As our own attitudes toward space exploration have evolved — have stretched toward Mars; toward the galaxy as a necessary escape, rather than pioneer jaunt; toward the idea of mining other planets in an effort to repair the damage done this one — so, too, have the designs of those whose job it is to interpret what the promise of space means today.
After all, to simply look back is to engage in an exercise in kitsch nostalgia, the exact opposite of what the original space age designers were doing. There’s a reason the new motto of Courrèges is “the future is behind you.”
And a reason Yolanda Zobel, the artistic director of the brand, has made it her mission to replace the house’s signature vinyl, which once upon a time represented a breakthrough, with natural materials.

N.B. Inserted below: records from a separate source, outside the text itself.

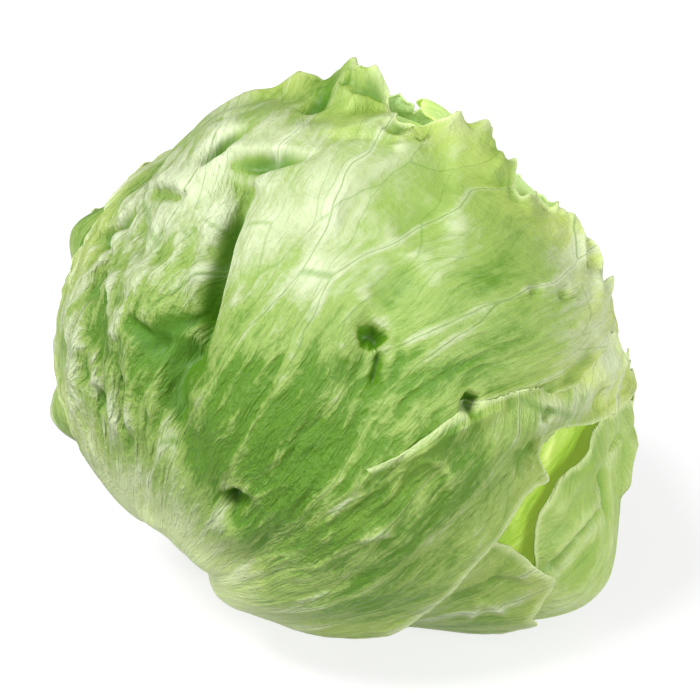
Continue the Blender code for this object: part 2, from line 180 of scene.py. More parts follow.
# The fine folds of the front leaf
FRONT_CRIMPS = (
    # the long crease, the rim that leans over it, and the valley that it opens into
    Crimp(((105, -40), (96, -36.5), (90, -34), (83, -31.5), (77, -29), (69, -26)), 2.9, -6.5, power=2.6),
    Crimp(((101, -43.5), (92, -38.7), (85, -35.2), (79, -32.7), (73, -31)), 1.6, 0.6, lean=1.4),
    Crimp(((76, -30), (66, -30), (62, -28), (57, -25), (53, -20)), 5, -3.5, power=2.4),
    Crimp(((104, -44), (107, -38), (106, -32)), 2, 1.2, lean=1),
    # the pockets near the top, and their lips
    Crimp(((99, -49.5), (104, -51), (108, -51.5), (115, -51)), 2.8, -5.5, power=2.2, fade=0.5),
    Crimp(((101, -47.5), (106, -48), (112, -47)), 1.6, 0.9, left=1.4),
    Crimp(((102.5, -48), (108, -44), (112, -38.5), (118, -30)), 3.2, -5, power=2.2, fade=0.5),
    Crimp(((106, -50), (112, -43.5), (117, -37)), 2, 1, lean=1.4),
    Crimp(((125, -51), (130, -53), (133, -55), (136, -56)), 3.6, -4.5, power=2.2, fade=0.4),
    Crimp(((113, -76), (116, -64), (119, -60)), 3.5, -3),
    Crimp(((135, -52.5), (136.8, -48.5), (137.5, -43)), 1.9, -3, power=2.6, fade=0.2),
    Crimp(((137.5, -57), (139, -53), (139.5, -48)), 1.7, -2.8, power=2.6, fade=0.2),
    Crimp(((138.5, -47), (140, -43), (141.5, -40)), 1.8, -2.6, power=2.6, fade=0.2),
    Crimp(((134, -66), (136, -61), (136.5, -57)), 2, -2.4, power=2.6),
    Crimp(((133.5, -50), (135.3, -45.5), (135.5, -40)), 1.8, 1.6, lean=0.8),
    Crimp(((136, -56), (138, -51), (138.6, -46)), 1.6, 1.8, lean=1),
    Crimp(((131, -44), (137, -41.5), (141, -38)), 2, 1.5),
    Crimp(((130, -26), (134, -25), (136, -21)), 1.8, -3, power=2.6),
    Crimp(((129, -22), (132, -19), (136, -17)), 2.2, 2.4, lean=1.2),
    Crimp(((131.5, -24.5), (134.5, -22.5)), 1.1, -2.4, power=2.2),
    Crimp(((133, -20.8), (136, -20.5)), 1.0, 1.8),
    Crimp(((133.5, -18.8), (137, -18.3)), 1.0, -2.2, power=2.2),
    Crimp(((134, -16.6), (138, -16)), 1.1, 1.8),
    Crimp(((140, -19), (143, -14), (146, -10)), 2.2, 1.4),
    # the pockets on the left
    Crimp(((76, -72), (80.5, -65), (84, -62), (88.5, -59)), 2.8, -4.4, power=2.4, fade=0.3),
    Crimp(((65, -62), (72, -61), (79.5, -58)), 2.7, -4, power=2.4, fade=0.3),
    Crimp(((89.5, -55.5), (85.5, -56.5), (81, -55), (76, -53.5), (70, -50.5)), 1.6, 1.5, lean=0.7),
    Crimp(((71, -43), (68.5, -37.5), (67.5, -36), (62, -36)), 2.7, -5, power=2.2, fade=0.4),
    Crimp(((66, -35), (71.7, -34.5), (74.3, -33), (79, -30.5)), 2.5, -3.5, power=2),
    Crimp(((58, -58.5), (54.5, -58), (50, -56)), 2, -3, power=2.6),
    Crimp(((53, -50.5), (46, -48.5)), 2.4, -3),
    # the fold that overhangs the ribbed part, left of the long crease
    Crimp(((93, -66), (95.5, -58), (97, -50), (97, -46.5), (93, -44.5)), 3.2, 2.4, lean=1.6),
    Crimp(((92.5, -60), (94, -53), (95, -48), (92.5, -46)), 2.4, -2.6),
    # wrinkles that run down the left side towards the stem
    Crimp(((88, -62), (81, -61), (76.5, -57), (70.4, -51), (65, -46)), 2.2, 2.6, lean=0.8),
    Crimp(((78, -66), (73.3, -60), (68, -57)), 2, 1.6),
    Crimp(((94, -43), (88, -39.6), (83, -37)), 2.2, -1.6),
    Crimp(((89, -49), (84, -44), (80, -40.5)), 2.4, -1.8),
    Crimp(((92, -45), (86.7, -40.6), (82, -38)), 1.8, 1.3),
    Crimp(((87, -57), (82, -49), (79, -45.5)), 2.6, -1.8),
    Crimp(((73, -51), (78.2, -42), (81.6, -37.5), (83, -35)), 6, 2.6),
    Crimp(((69, -61), (61, -59.7), (55, -59), (46, -60.6), (36, -66)), 2.4, 2.6, lean=0.8),
    Crimp(((67, -36.5), (58.5, -35.7), (51, -36.5), (44, -34)), 2.4, 3, lean=0.8),
    Crimp(((66, -33), (59, -32), (51, -29.5)), 2, 1.8),
    Crimp(((63, -46), (55.8, -44), (49.7, -42.6), (42, -38.5)), 2.1, 2.2),
    Crimp(((62, -55), (55, -52), (49, -49)), 1.9, 2),
    Crimp(((61, -40.5), (53.3, -39.5), (45, -37.5)), 1.9, -1.8),
    Crimp(((67, -66), (60, -64), (55, -62.5)), 2, 1.8),
    Crimp(((72, -47), (67, -45), (64, -43)), 4, 2),
    # the pit in the middle, with its slit, and the low pit with the fold over it
    Crimp(((93.2, 0.6), (95.6, 2.6), (94.8, 5.6)), 2.6, -4.5, fade=0.15, power=2.4),
    Crimp(((95, 5), (92, 7), (86, 9.5)), 1.3, -3.4),
    Crimp(((98, -1), (99, 4), (97.5, 8.5)), 1.8, 1),
    Crimp(((91.5, -3), (89.5, 1), (90, 4.5)), 1.8, 0.9),
    Crimp(((45.5, -0.5), (49.9, 0.8), (53, 2.2)), 2.5, -5, fade=0.2, power=2.6),
    Crimp(((47, -5), (52.4, -1.8), (54.8, 2.8), (53, 7)), 2, 1.6),
    Crimp(((47, 2), (43.5, 4.2)), 1.8, -1.6),
    # the hole beside the notch in the right leaf's margin
    Crimp(((95.6, 23.6), (96.4, 27.6)), 2.2, -7, fade=0.15, power=3),
    # dimples and soft ridges of the smooth part
    Crimp(((113, -6), (121.5, -4.8), (127, -2)), 5, -1.6),
    Crimp(((100, -2), (106, 0.3), (113, 1.3)), 6, -2),
    Crimp(((121, 26), (125, 29)), 1.8, -1.8),
    Crimp(((124.5, 35), (129.5, 39)), 1.8, -1.8),
    Crimp(((122.6, 0.5), (120.5, 4.2)), 3, -1.2),
    Crimp(((128, 2), (122.3, 5.8), (116.7, 7), (109.8, 6.2), (102, 4.5)), 1.8, 0.6),
    Crimp(((106, -28), (120.8, -28), (130, -25.7), (138, -23)), 4, 1.2),
    Crimp(((97, -22.5), (108, -20.8), (115, -19), (126, -16.5)), 4, 1.2),
    Crimp(((109, 44), (117, 49.7), (124, 55)), 3.4, -2.2),
    # grooves along the ribs of the lower front
    Crimp(((91, -13), (84, -9.7), (75.5, -8), (69.4, -7), (62.4, -6.8), (48, -9)), 1.3, -1.3),
    Crimp(((82, 3.5), (75.9, 4.2), (70.5, 3.8), (60, 5)), 1.5, -1.7),
    Crimp(((73, 7.4), (66.5, 7), (60, 7)), 1.5, -1.4),
    Crimp(((101, 4.5), (94.8, 9.8), (87, 12.5)), 1.3, -1.2),
)
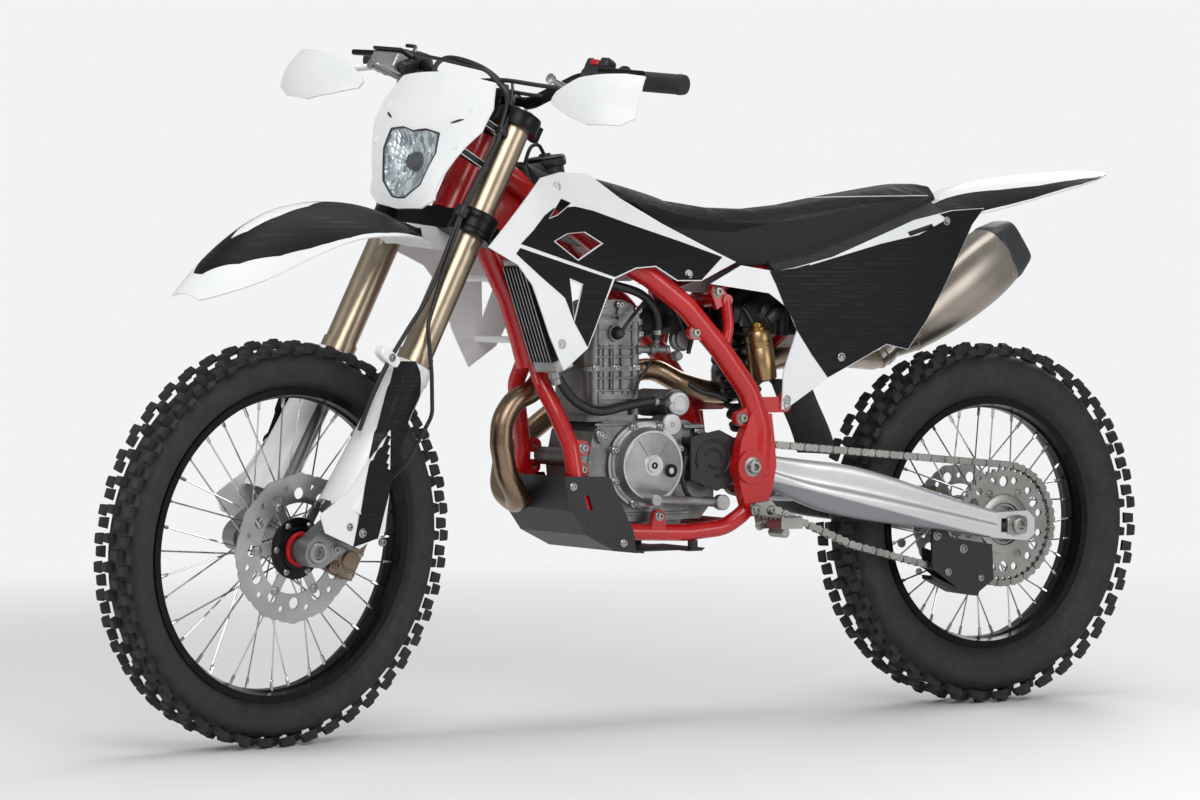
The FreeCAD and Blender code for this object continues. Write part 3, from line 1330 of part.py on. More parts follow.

“The question of the future is the central question,” Ms. Zobel said. “You still think about a new world, but today that means something different. It’s maybe how we do the same thing, but without plastic this time.”
According to Lucie Greene, a trend forecaster, advances in material science as much as any silhouette, is actually what represents fashion’s new frontier, with designers orbiting around the ideas of growing leather from mushrooms, extruding fabric from a 3-D printer, and regulating body temperature — in a time of climate change — through sensors in fabric.
“Now we see the evolution of mankind in a more careful way because we realize what it has meant for the planet,” Mr. Dossena said.
Indeed, there is a notably dystopian tinge to the recent wave of space fashion, a somewhat unnerving reflection of where, exactly, all that futurism took us.
“The emphasis now is on apocalyptic clothing, and protective garments,” Ms. Greene said, pointing to the proliferation of Mylar blankets, jumpsuits, cover-ups, balaclavas and armor in stores. It’s what to wear when the comet shower comes or you have to survive in an atmosphere not necessarily hospitable to humanity.
The implication being: “We messed up planet Earth, so we have to go explore other planets,” Ms. Fineman said. This time, we’re on the dark side of the moon.